The underlying facts were that Valles, a homeless man, got in a fight with Michael Carmona, another homeless man, after Carmona pushed Valles' girlfriend down.  Valles and Carmona fought for a bit and then Valles felt a seizure coming on, so he left the area.

When he left, Valles' tent-mate continued the fight for Valles and stabbed Carmona several times.

When Valles returned after his seizures, he saw Carmona severely injured, but still breathing. Someone had put a piece of carpet over him.  Valles then went into his tent, got a gun and shot Carmona in the head " to put him out of his misery," as he would testify in his trial.

The judge sentenced Valles to fifty years to life in state prison, which included 25 years to life for the 12022.53(d) allegation the jury found true.

Valles then appealed the sentence to the Fourth Appellate District , arguing that the judge mistakenly sentenced him to 25 years to life on the 12022.53(d) finding when he had discretion to lower the enhancement to under 25 years.

The Fourth Appellate District Court of Appeal found no error in  the trial court's sentence, finding that it had no discretion to lower the 25 year enhancement after the jury found that the conduct was true that he used a firearm to kill another person not an accomplice.  Moreover,  there was no legal impediment to its imposition so the judge also could not remove it under 1385.  Therefore, the judge was required to impose the enhancement and there were no grounds upon which he could exercise discretion  to strike it.  The sentence was thus affirmed.

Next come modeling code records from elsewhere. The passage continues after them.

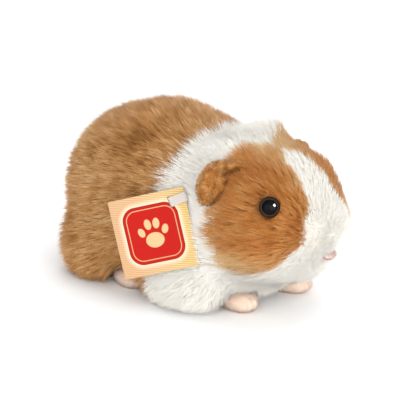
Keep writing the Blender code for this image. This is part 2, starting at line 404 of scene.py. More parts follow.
def insidePatch(points, side):
    middle = np.array(patch["middle"]) * (1, side, 1)
    ahead = unit(np.array((1, 0, 0)) - middle * middle[0])
    above = np.cross(middle, ahead)
    above = above * np.sign(above[2])
    heading = unit(points - face["centre"])
    away = np.degrees(np.arccos(np.clip(heading @ middle, -1, 1)))
    around = np.degrees(np.arctan2(heading @ above, heading @ ahead)) % 360
    reach = np.append(patch["reach"], patch["reach"][0])
    return np.interp(around, np.linspace(0, 360, len(reach)), reach) - away


def blushAt(points):
    away = np.linalg.norm((points - face["mouth"]) / face["mouthReach"], axis=1)
    return face["blush"] * (1 - ease(away, *face["blushEdge"]))


def markings(points, stray):  # how brown the points are, and whether they are on the head
    onFace = np.maximum(insidePatch(points, 1), insidePatch(points, -1)) * patch["mmPerDegree"]
    head = onHead(points, 0.5) > 0.5
    line = collarLine["x"] + collarLine["lean"] * np.maximum(points[:, 2] - collarLine["from"], 0)
    body = line - points[:, 0]
    wander = borders["wander"] * ripple(points, borders["wave"], borders["seed"])
    margin = np.where(head, onFace, body) + wander + stray * np.where(head, 1.0, borders["bodyStray"])
    return ease(margin, -borders["edge"], borders["edge"]), head.astype(float)


# where the hang tag lies, for the coat to keep behind it

tag = {
    "centre": (6.3, -50.4, 45.2), "azimuth": 28, "elevation": 12, "roll": 16.3, "side": 45, "ribbonTurn": 9.5,
}


def tagAxes():
    azimuth, elevation = math.radians(tag["azimuth"]), math.radians(tag["elevation"])
    level = Vector((math.cos(azimuth), math.sin(azimuth), 0))
    out = Vector((level.y * math.cos(elevation), -level.x * math.cos(elevation), math.sin(elevation)))
    spin = Matrix.Rotation(math.radians(tag["roll"]), 3, out)
    return spin @ level, spin @ out.cross(level), out


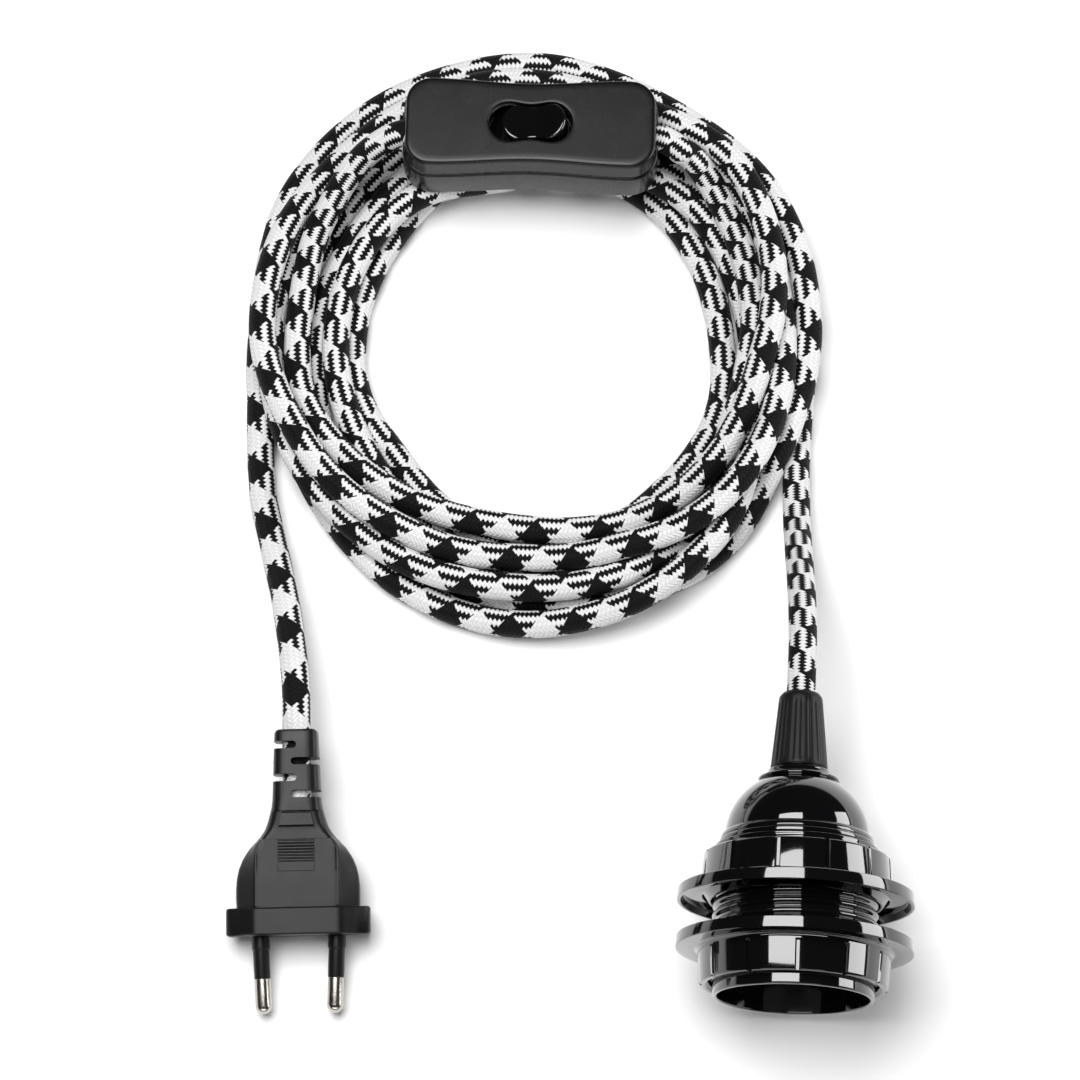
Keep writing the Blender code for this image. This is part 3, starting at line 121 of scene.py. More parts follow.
SEEN = 1.0
HIDDEN = 0.15
PLUG_TURNS = [
    (241, 78.2, 3.6), (247, 75.6, 3.6), (252, 73.6, 3.6), (259, 71.4, 3.6), (271, 70.7, 3.6),
    (285, 72.4, 3.6), (301, 74.0, 3.6, HIDDEN), (330, 75.0, 3.6, HIDDEN), (357, 75.4, 3.6, HIDDEN),
    (394, 75.6, 3.6, HIDDEN), (414, 76.0, 3.6), (426, 73.4, 4.5), (439, 71.0, 7), (449, 69.7, 10.2),
    (462, 68.5, 10.6), (473, 68.0, 8), (483, 67.8, 5), (494, 67.7, 3.6, HIDDEN),
    (508, 67.8, 3.6, HIDDEN), (537, 67.8, 3.6), (567, 65.0, 3.6), (598, 60.4, 3.6),
    (630, 58.0, 3.6), (661, 60.1, 3.6, HIDDEN), (690, 64.5, 3.6, HIDDEN), (717, 66.7, 3.6, HIDDEN),
    (754, 64.0, 3.6, HIDDEN), (784, 63.8, 3.6, HIDDEN), (815, 62.9, 3.6, HIDDEN),
    (828, 63.4, 5, HIDDEN), (839, 64.9, 8.5), (848, 66.6, 10.6), (858, 68.2, 10.6),
    (868, 69.9, 10.2), (880, 71.3, 9.4), (897, 72.3, 9), (917, 70.9, 9.2), (932, 69.1, 9.5),
    (947, 67.4, 8), (963, 66.3, 5, HIDDEN), (979, 65.4, 3.6, HIDDEN), (1000, 65.7, 3.6, HIDDEN),
    (1021, 67.7, 3.6, HIDDEN), (1050, 72.3, 3.6, HIDDEN), (1077, 76.4, 6, HIDDEN),
    (1114, 74.8, 9.6, HIDDEN), (1134, 70.9, 9.6, HIDDEN), (1146, 68.6, 10), (1158, 66.7, 11.5),
    (1172, 64.7, 12.5), (1185, 63.7, 12), (1201, 62.6, 10.6), (1216, 60.1, 9.6), (1232, 57.5, 9.4),
    (1247, 55.9, 9.2), (1257, 54.9, 9.2), (1268, 55.6, 9.4), (1280, 57.3, 10), (1294, 58.7, 11),
    (1309, 61.8, 13), (1323, 63.9, 14.5), (1336, 66.5, 15.5), (1349, 71.1, 15.4),
    (1365, 73.3, 15.4), (1381, 75.1, 15.4), (1410, 78.0, 15.4), (1437, 79.2, 15.4),
    (1474, 77.6, 15.4), (1484, 75.2, 15.4), (1494, 72.1, 15.6), (1504, 68.3, 16),
    (1518, 63.3, 16.5), (1527, 60.0, 16), (1535, 57.5, 15), (1545, 55.9, 13), (1555, 55.3, 11),
    (1574, 53.1, 9.6), (1592, 50.9, 9.2), (1608, 49.0, 9.2), (1617, 47.1, 9.4), (1628, 47.3, 10),
    (1637, 47.7, 10.6), (1647, 49.1, 11.5), (1655, 51.0, 12.5), (1665, 52.9, 13), (1681, 56.7, 12),
    (1693, 60.6, 12), (1708, 63.2, 14), (1726, 65.8, 16), (1741, 68.3, 17.5),
    (1753, 70.5, 20, HIDDEN),
]
HOLDER_TURNS = [
    (34, 70.0, 19.5), (39, 68.4, 17.5), (48, 65.5, 13.5), (58, 62.4, 11), (69, 60.7, 10),
    (79, 58.1, 9.4), (95, 54.9, 9), (111, 54.8, 6.5), (125, 56.4, 4.5, HIDDEN),
    (143, 57.8, 3.6, HIDDEN), (158, 58.7, 3.6), (177, 59.0, 3.6), (197, 57.1, 3.6), (209, 54.6, 5),
    (221, 51.7, 8), (234, 49.2, 9.8), (249, 50.6, 9.2), (262, 51.5, 9), (281, 52.6, 9),
    (302, 54.4, 9), (330, 57.7, 8, HIDDEN), (357, 57.6, 5, HIDDEN), (388, 54.2, 3.6),
    (401, 53.1, 3.6), (417, 52.1, 3.6), (453, 49.5, 3.6), (468, 50.4, 3.6), (485, 51.4, 3.6),
    (502, 51.4, 3.6), (517, 51.5, 3.6), (537, 50.9, 3.6), (557, 49.7, 3.6), (576, 48.6, 3.6),
    (605, 47.6, 3.6), (622, 47.6, 3.6), (641, 48.0, 3.6), (662, 49.5, 3.6),
    (690, 54.0, 3.6, HIDDEN), (717, 58.8, 5, HIDDEN), (754, 59.8, 8), (773, 58.5, 6),
    (789, 57.9, 3.6), (804, 58.1, 3.6), (821, 59.9, 3.6, HIDDEN), (835, 61.8, 5.5, HIDDEN),
    (847, 62.9, 8.5, HIDDEN), (863, 63.0, 9.6), (874, 63.7, 9.3), (885, 63.4, 9.2),
    (897, 63.2, 9.2), (917, 64.3, 9.4), (931, 64.6, 9.6), (944, 65.8, 9.8), (957, 66.9, 9.8),
    (970, 67.7, 9.6), (990, 68.6, 9.6), (1021, 72.1, 9.6), (1050, 76.3, 9, HIDDEN),
    (1077, 77.0, 6, HIDDEN), (1114, 71.4, 3.6, HIDDEN), (1134, 68.9, 3.6, HIDDEN),
    (1152, 67.1, 3.6, HIDDEN), (1167, 67.6, 3.6, HIDDEN), (1175, 68.4, 3.6, HIDDEN),
]

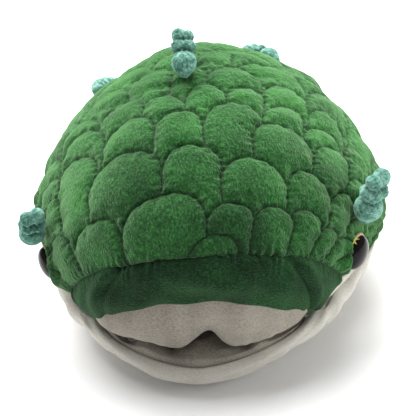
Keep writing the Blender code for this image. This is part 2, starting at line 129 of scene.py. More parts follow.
def skin_normal(angle, station):
    across = skin(angle + 0.03, station) - skin(angle - 0.03, station)
    back = skin(angle, station + 0.05) - skin(angle, station - 0.05)
    normal = np.cross(back, across)
    normal /= np.linalg.norm(normal, axis=-1, keepdims=True) + 1e-12
    side = along(SIDE, np.asarray(station, float))
    middle = np.stack([np.zeros_like(side[..., 0]), side[..., 1], side[..., 2]], -1)
    flip = np.sum(normal * (skin(angle, station) - middle), -1) < 0
    return np.where(flip[..., None], -normal, normal)


def right_seam(station):
    """Angle of the seam between the green cloth and the cream cloth."""
    return -np.radians(np.interp(station, *zip(*COLOUR_SEAM)))


def left_seam(station):
    return pi - right_seam(station)


def left_seam_below(station):
    """The left seam's angle, counted the other way round, for the covers of the underside."""
    return left_seam(station) - 2 * pi


def station_at_y(angle, y):
    """Stations where the skin's lines at these angles reach y."""
    low = np.zeros_like(angle)
    high = np.full_like(angle, CUFF_STATION)
    for _ in range(26):
        middle = (low + high) / 2
        short = skin(angle, middle)[..., 1] < y
        low = np.where(short, middle, low)
        high = np.where(short, high, middle)
    return low


def ripple(x, y, seed, low=0.5, high=1.5):
    """Smooth seeded noise of about unit size; x and y are in wavelengths."""
    rng = np.random.default_rng(seed)
    total = np.zeros(np.broadcast(x, y).shape)
    for _ in range(RIPPLE_WAVES):
        turn = rng.uniform(0, 2 * pi)
        pitch = 2 * pi * rng.uniform(low, high)
        phase = rng.uniform(0, 2 * pi)
        total += np.cos(pitch * (x * cos(turn) + y * sin(turn)) + phase)
    return total / sqrt(RIPPLE_WAVES / 2)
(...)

We present this summary because we do get calls from people who ask about SB 620 quite a bit. Most callers believe the law is retroactive, which it is not.  For those cases where the judgement  is not final, many callers believe the judge can lower the enhancement to five or ten years, but this is not correct.  When we ask what factors would allow the judge to exercise his or her discretion to vacate the enhancement, the caller usually cannot describe anything that the judge could explain as any reason to vacate the enhancement.

The citation for the Fourth Appellate District Court ruling discussed above is People v. Richard Valles (4th App. Dist., 2020) 49 Cal. App. 5th 156, 262 Cal. Rptr. 3d 674.